Shareholders of CN are not being asked at this time to execute proxies in favour of TCI's nominees (in respect of the Special Meeting) or any other resolution set forth in the requisition. TCI intends to make its solicitation primarily by mail, but proxies may also be solicited personally by telephone, email or other electronic means, as well as by newspaper or other media advertising or in person, by TCI, certain of its members, partners, directors, officers and employees, TCI's nominees or TCI's agents, including Kingsdale Advisors, who has been retained by TCI as its strategic shareholder advisor and proxy solicitation agent.
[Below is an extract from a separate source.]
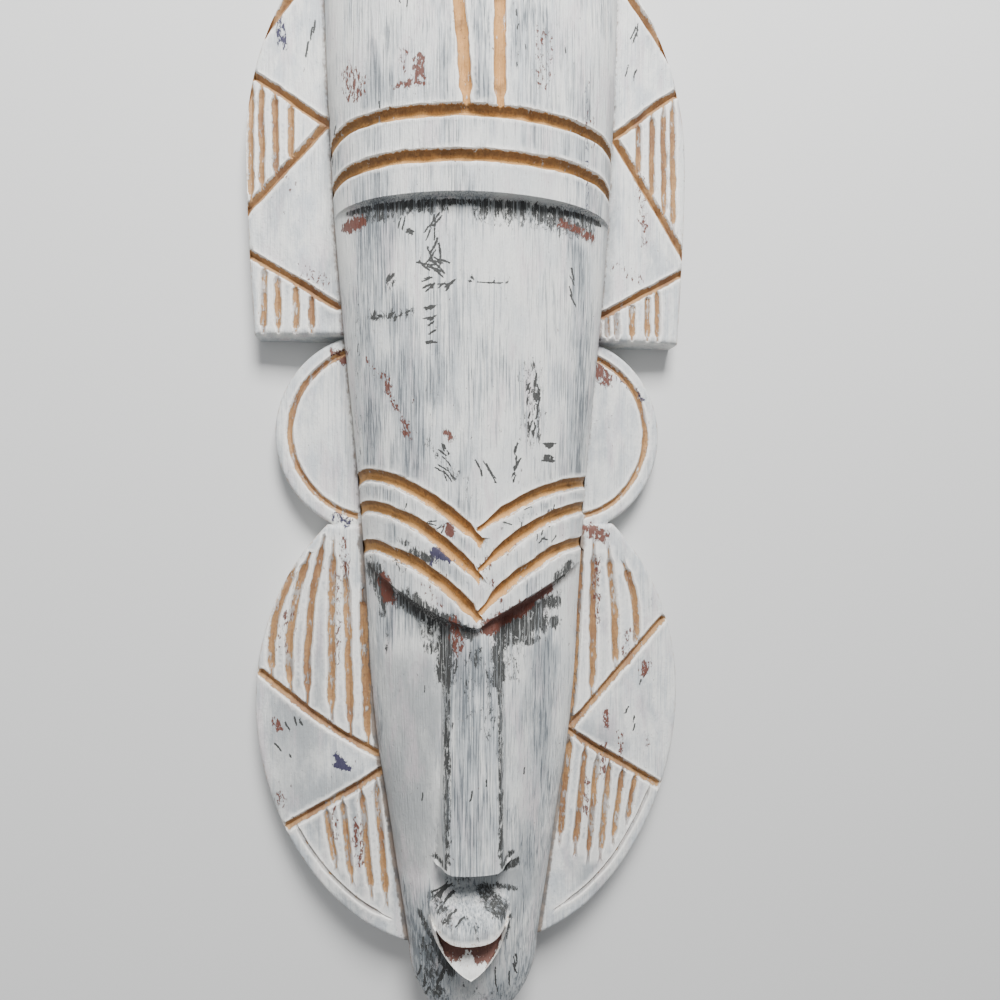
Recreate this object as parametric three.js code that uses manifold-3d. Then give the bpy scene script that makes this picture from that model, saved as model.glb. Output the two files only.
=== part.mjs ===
// An African wall mask, carved from one block of pale wood and painted white over dark paint.
// A long half-round face column stands on flat side plates: a crest, a pair of ears and two cheek lobes.
// The mask lies on its flat back: +Z is out of the face, +Y is towards the crown, millimetres.
// The origin is at the middle of the back.

import * as THREE from 'three';
import { mergeVertices } from 'three/addons/utils/BufferGeometryUtils.js';
import Module from 'manifold-3d';

const wasm = await Module();
wasm.setup();

// Overall size
const LENGTH = 510; // chin to crown
const WIDTH = 202; // across the crest
const DEPTH = 60; // flat back to the front of the forehead band

// Thicknesses of the block
const CREST_RIM = 14; // crest plate at its outer edge
const EAR_RIM = 11;
const LOBE_RIM = 13;
const PLATE_ROOT = 20; // crest and lobes where they meet the face column
const EAR_ROOT = 16;
const RIM_BEVEL = 2; // worn edge round the plates
const CROWN_MARGIN = 7; // rim of plate left round the top of the column
const SHELL = 13; // wood left between the back hollow and the face
const BAND_STEP = 5.5; // forehead lies this far behind the band above it
const BROW_STEP = 9; // eye hollow lies this far behind the brow

// Tool marks: width and depth of each kind of cut
const GOUGE_WIDTH = 5.8; // two bands and six brow cuts
const GOUGE_DEPTH = 3.4;
const CROWN_CUT_WIDTH = 5.2; // two long cuts up the crown
const CROWN_CUT_DEPTH = 2.6;
const BORDER_WIDTH = 4.2; // lines that frame the hatched fields
const BORDER_DEPTH = 2.8;
const HATCH_WIDTH = 3.2; // strokes inside the fields
const HATCH_DEPTH = 2.1;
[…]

Pursuant to the agreement between Kingsdale Advisors and TCI Fund Management Limited, Kingsdale Advisors will receive a fee of up to $3.5 million, plus customary fees for each call to or from shareholders of CN, and will be reimbursed for certain out-of-pocket expenses, with all such costs to be borne by TCI. In addition, TCI may solicit proxies in reliance upon the public broadcast exemption to the solicitation requirements under applicable Canadian corporate and securities laws, by way of public broadcast, including press release, speech or publication, and in any other manner permitted under applicable Canadian laws. Any members, partners, directors, officers or employees of TCI and their affiliates or other persons who solicit proxies on behalf of TCI will do so for no additional compensation. The costs incurred in the preparation and mailing of the Circular and the Final TCI Circular, and the solicitation of proxies by TCI will be borne by TCI, provided that, subject to applicable law, TCI may seek reimbursement from CN of TCI's out-of-pocket expenses, including proxy solicitation expenses and legal fees, incurred in connection with a successful reconstitution of the Board.
A registered shareholder of CN who has given a proxy may revoke the proxy at any time prior to use by:
(a) depositing an instrument or act in writing revoking the proxy, executed or, in Quebec, signed by such registered shareholder or by his, her or its personal representative authorized in writing or by electronic signature or, if the registered shareholder is a corporation, by an officer or attorney thereof properly authorized, either: (i) at the registered office of CN at any time up to and including the last business day preceding the day of the Special Meeting or any postponement(s) or adjournment(s) thereof, at 935, rue de La Gauchetière ouest, Montréal, Québec, Canada, H3B 2M9; or (ii) with the chairman of the Special Meeting prior to commencement of the Special Meeting on the day of the Special Meeting or any postponement(s) or adjournment(s) thereof; or
(b) revoking the proxy in any other manner permitted by law.
A non-registered shareholder may revoke a form of proxy or VIF given to an intermediary or Broadridge Investor Communications (or any such other service company) at any time by submitting another properly completed form of proxy or VIF, as the latest form of proxy or VIF will automatically revoke any previous one already submitted, or by written notice to the intermediary in accordance with the instructions given to the non-registered shareholder by its intermediary.
Based on information provided to TCI by each respective nominee, none of TCI's nominees, nor any of their associates or affiliates, has had any material interest, direct or indirect, in any transaction since the commencement of CN's most recently completed financial year or in any proposed transaction which has materially affected or would materially affect CN or any of its subsidiaries.
Based on information provided to TCI by each respective nominee, none of TCI nor any member, partner, director or officer of TCI, nor any of TCI's nominees, nor any associates or affiliates of the foregoing, has any material interest, direct or indirect, by way of beneficial ownership of securities or otherwise, in the matters currently known to be acted upon at the Special Meeting, other than in respect of TCI's ownership, control or direction of an aggregate of 36,699,825 common shares of CN, and the removal of certain incumbent directors and the election of the nominees as directors of CN.
CN's registered office address is 935, rue de La Gauchetière ouest, Montréal, Québec, Canada, H3B 2M9. A copy of the Circular which contains the information required in respect of each of TCI's nominees may be obtained on CN's SEDAR profile at www.sedar.com.